The Challenges of Ensuring Protection to Unaccompanied and Separated Children in Composite Flows in Europe

Liv Feijen*

*Liv Feijen is Senior Regional Protection Officer, at the UNHCR Regional Representation for the Baltic and Nordic countries, Stockholm, Sweden. The views expressed in this article are those of the author and do not necessarily represent the views of the United Nations.


   Abstract

To identify and ensure the protection of persons in need of international protection in the context of composite flows of people is one of the major challenges facing Governments in Europe today. The Office of the United Nations High Commissioner for Refugees (UNHCR) cooperates closely with national authorities throughout Europe, in particular in the Mediterranean region, in designing comprehensive strategies within multilateral and bilateral frameworks aimed at identifying those in need of protection, as well as, developing practical mechanisms and burden-sharing arrangements to ensure protection.
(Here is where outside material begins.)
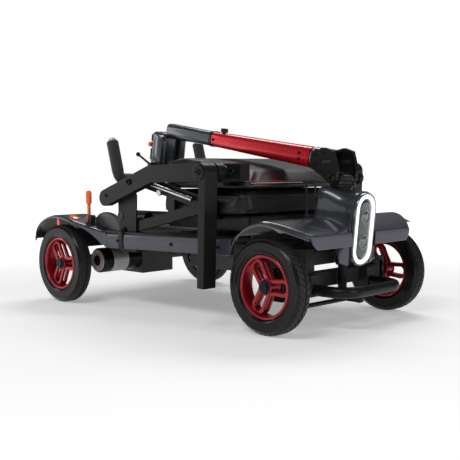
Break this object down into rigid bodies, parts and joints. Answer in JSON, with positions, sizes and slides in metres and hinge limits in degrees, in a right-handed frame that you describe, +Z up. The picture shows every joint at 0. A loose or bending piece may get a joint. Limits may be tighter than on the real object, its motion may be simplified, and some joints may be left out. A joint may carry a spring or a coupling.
{
  "type": "mobility scooter",
  "caption": "Folding travel mobility scooter, stored folded: tiller down over stacked seat and backrest, with steering, fold linkage and four wheels.",
  "frame": {"origin": "on the ground, under the middle of the whole length, on the centre plane", "axes": "+X forward, +Y the rider's left, +Z up"},
  "size_m": [0.906, 0.552, 0.4616],
  "materials": {
    "frame": "satin black powder coat",
    "body_panel": "glossy metallic charcoal",
    "skirt_panel": "satin slate blue-grey",
    "liner": "matt olive-grey",
    "rear_lamp": "glossy red",
    "lamp_light": "luminous white",
    "lamp_glass": "smoked clear",
    "bezel": "glossy black",
    "battery_case": "matt black",
    "alloy": "cast",
    "tyre": "solid rubber",
    "rim_red": "metallic red",
    "black_plastic": "satin black",
    "steel": "zinc plated",
    "tiller_red": "metallic red",
    "grip_foam": "soft foam",
    "vinyl": "glossy black vinyl",
    "horn_yellow": "glossy amber",
    "lever_orange": "glossy orange",
    "cable": "matt black"
  },
  "bodies": {
    "chassis": {"frame_rails": "frame", "front_subframe": "frame", "floor_pan": "body_panel", "side_skirts": "skirt_panel", "front_wing": "body_panel", "fender_liners": "liner", "rear_cover": "body_panel", "rear_lights": "rear_lamp", "nose_cowl": "body_panel", "lamp_ring": "lamp_light", "lamp_bezel": "bezel", "lamp_lens": "lamp_glass", "bumper": "frame", "pivot_plates": "frame", "battery": "battery_case", "controller": "alloy", "motor": "frame", "gearbox": "alloy", "cable_loop": "cable"},
    "front_right_wheel": {"front_right_tyre": "tyre", "front_right_rim": "rim_red", "front_right_cap": "black_plastic"},
    "front_left_wheel": {"front_left_tyre": "tyre", "front_left_rim": "rim_red", "front_left_cap": "black_plastic"},
    "rear_right_wheel": {"rear_right_tyre": "tyre", "rear_right_rim": "rim_red", "rear_right_cap": "black_plastic", "rear_right_shaft": "steel"},
    "rear_left_wheel": {"rear_left_tyre": "tyre", "rear_left_rim": "rim_red", "rear_left_cap": "black_plastic", "rear_left_shaft": "steel"},
    "right_knuckle": {"right_knuckle": "frame"},
    "left_knuckle": {"left_knuckle": "frame"},
    "track_rod": {"track_rod": "alloy"},
    "steering": {"steering_stem": "steel", "hinge_yoke": "frame"},
    "tiller": {"hinge_cheeks": "frame", "base_collar": "alloy", "lower_tube": "tiller_red"},
    "clamp_knob": {"clamp_knob": "black_plastic"},
    "tiller_head": {"upper_tube": "body_panel", "head_pod": "body_panel", "handlebar": "frame", "grips": "grip_foam"},
    "brake_lever": {"brake_lever": "steel"},
    "throttle": {"throttle_paddle": "black_plastic"},
    "horn_button": {"horn_button": "horn_yellow"},
    "key": {"key_switch": "steel"},
    "lift": {"lift_links": "frame"},
    "seat": {"seat_frame": "frame", "seat_cushion": "vinyl"},
    "backrest": {"backrest_arms": "frame", "backrest_cushion": "vinyl"},
    "right_arm": {"right_armrest": "frame"},
    "left_arm": {"left_armrest": "frame"},
    "actuator": {"actuator_barrel": "battery_case"},
    "actuator_rod": {"actuator_rod": "steel"},
    "freewheel": {"freewheel_lever": "lever_orange"}
  },
  "joints": [
    {"name": "tiller_fold", "type": "hinge", "parent": "steering", "child": "tiller", "pos_m": [0.355, 0, 0.319], "axis": [0, 1, 0], "range_deg": [0, 68]},
    {"name": "lift_swing", "type": "hinge", "parent": "chassis", "child": "lift", "pos_m": [-0.144, 0, 0.194], "axis": [0, -1, 0], "range_deg": [0, 57.01]},
    {"name": "seat_level", "type": "hinge", "parent": "lift", "child": "seat", "pos_m": [0.13901, 0, 0.25799], "axis": [0, 1, 0], "range_deg": [0, 57.01]},
    {"name": "backrest_fold", "type": "hinge", "parent": "seat", "child": "backrest", "pos_m": [-0.096, 0, 0.311], "axis": [0, -1, 0], "range_deg": [0, 8.01]},
    {"name": "actuator_tilt", "type": "hinge", "parent": "chassis", "child": "actuator", "pos_m": [-0.311, 0, 0.215], "axis": [0, -1, 0], "range_deg": [0, 19.64]},
    {"name": "actuator_draw", "type": "slide", "parent": "actuator", "child": "actuator_rod", "axis": [-1, 0, -0.004], "range_m": [0, 0.05027]},
    {"name": "steer", "type": "hinge", "parent": "chassis", "child": "steering", "pos_m": [0.355, 0, 0.2], "axis": [0, 0, 1], "range_deg": [-20, 20]},
    {"name": "right_kingpin", "type": "hinge", "parent": "chassis", "child": "right_knuckle", "pos_m": [0.32675, -0.16, 0.1], "axis": [0, 0, 1], "range_deg": [-20.01, 20.01]},
    {"name": "left_kingpin", "type": "hinge", "parent": "chassis", "child": "left_knuckle", "pos_m": [0.32675, 0.16, 0.1], "axis": [0, 0, 1], "range_deg": [-20.01, 20.01]},
    {"name": "track_rod_joint", "type": "hinge", "parent": "right_knuckle", "child": "track_rod", "pos_m": [0.37175, -0.16, 0.057], "axis": [0, 0, 1], "range_deg": [-20.01, 20.01]},
    {"name": "front_right_spin", "type": "hinge", "parent": "right_knuckle", "child": "front_right_wheel", "pos_m": [0.32675, -0.2095, 0.1], "axis": [0, 1, 0], "continuous": true},
    {"name": "front_left_spin", "type": "hinge", "parent": "left_knuckle", "child": "front_left_wheel", "pos_m": [0.32675, 0.2095, 0.1], "axis": [0, 1, 0], "continuous": true},
    {"name": "rear_right_spin", "type": "hinge", "parent": "chassis", "child": "rear_right_wheel", "pos_m": [-0.34875, -0.2525, 0.1], "axis": [0, 1, 0], "continuous": true},
    {"name": "rear_left_spin", "type": "hinge", "parent": "chassis", "child": "rear_left_wheel", "pos_m": [-0.34875, 0.2525, 0.1], "axis": [0, 1, 0], "continuous": true},
    {"name": "tiller_extend", "type": "slide", "parent": "tiller", "child": "tiller_head", "axis": [-0.9877, 0, 0.1564], "range_m": [0, 0.06]},
    {"name": "clamp_knob_turn", "type": "hinge", "parent": "tiller", "child": "clamp_knob", "pos_m": [-0.00995, 0, 0.43755], "axis": [0.1564, 0, 0.9877], "continuous": true},
    {"name": "brake_squeeze", "type": "hinge", "parent": "tiller_head", "child": "brake_lever", "pos_m": [-0.2299, -0.05, 0.35291], "axis": [0, 1, 0], "range_deg": [0, 12], "stiffness_Nm_per_rad": 0.5},
    {"name": "throttle_press", "type": "hinge", "parent": "tiller_head", "child": "throttle", "pos_m": [-0.24132, 0.05, 0.38307], "axis": [0, -1, 0], "range_deg": [0, 15], "stiffness_Nm_per_rad": 0.5},
    {"name": "horn_press", "type": "slide", "parent": "tiller_head", "child": "horn_button", "axis": [0.9877, 0, -0.1564], "range_m": [0, 0.003], "stiffness_N_per_m": 400},
    {"name": "key_turn", "type": "hinge", "parent": "tiller_head", "child": "key", "pos_m": [-0.27572, 0.018, 0.40877], "axis": [-0.9877, 0, 0.1564], "range_deg": [0, 90]},
    {"name": "right_armrest_flip", "type": "hinge", "parent": "backrest", "child": "right_arm", "pos_m": [0.191, -0.258, 0.334], "axis": [0, -1, 0], "range_deg": [0, 90]},
    {"name": "left_armrest_flip", "type": "hinge", "parent": "backrest", "child": "left_arm", "pos_m": [0.191, 0.258, 0.334], "axis": [0, -1, 0], "range_deg": [0, 90]},
    {"name": "freewheel_shift", "type": "hinge", "parent": "chassis", "child": "freewheel", "pos_m": [-0.273, -0.226, 0.218], "axis": [0, 1, 0], "range_deg": [0, 25]}
  ],
  "couplings": [
    {"joint": "lift_swing", "follows": "tiller_fold", "ratio": 0.83823},
    {"joint": "seat_level", "follows": "tiller_fold", "ratio": 0.83823},
    {"joint": "backrest_fold", "follows": "tiller_fold", "ratio": 0.11765},
    {"joint": "actuator_tilt", "follows": "tiller_fold", "ratio": 0.28865},
    {"joint": "actuator_draw", "follows": "tiller_fold", "m_per_rad": 0.04227},
    {"joint": "right_kingpin", "follows": "steer", "ratio": 1},
    {"joint": "left_kingpin", "follows": "steer", "ratio": 1},
    {"joint": "track_rod_joint", "follows": "steer", "ratio": -1}
  ]
}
Unaccompanied and separated children seeking asylum represent one of the most vulnerable categories of people in mixed movements. They tend to be neglected when strategies are adopted to address this problem. In the last couple of years, disturbing reports have been released by human rights organizations on the hazards facing children who are smuggled or trafficked to Europe, who endure deplorable living conditions upon arrival and often do not have access to asylum or migration procedures or simply disappear. The purpose of this article is to outline the legal obligations of states to protect this category of children in accordance with international and European standards and to propose how child-sensitive migration management systems could be designed to accord this group an adequate level of protection.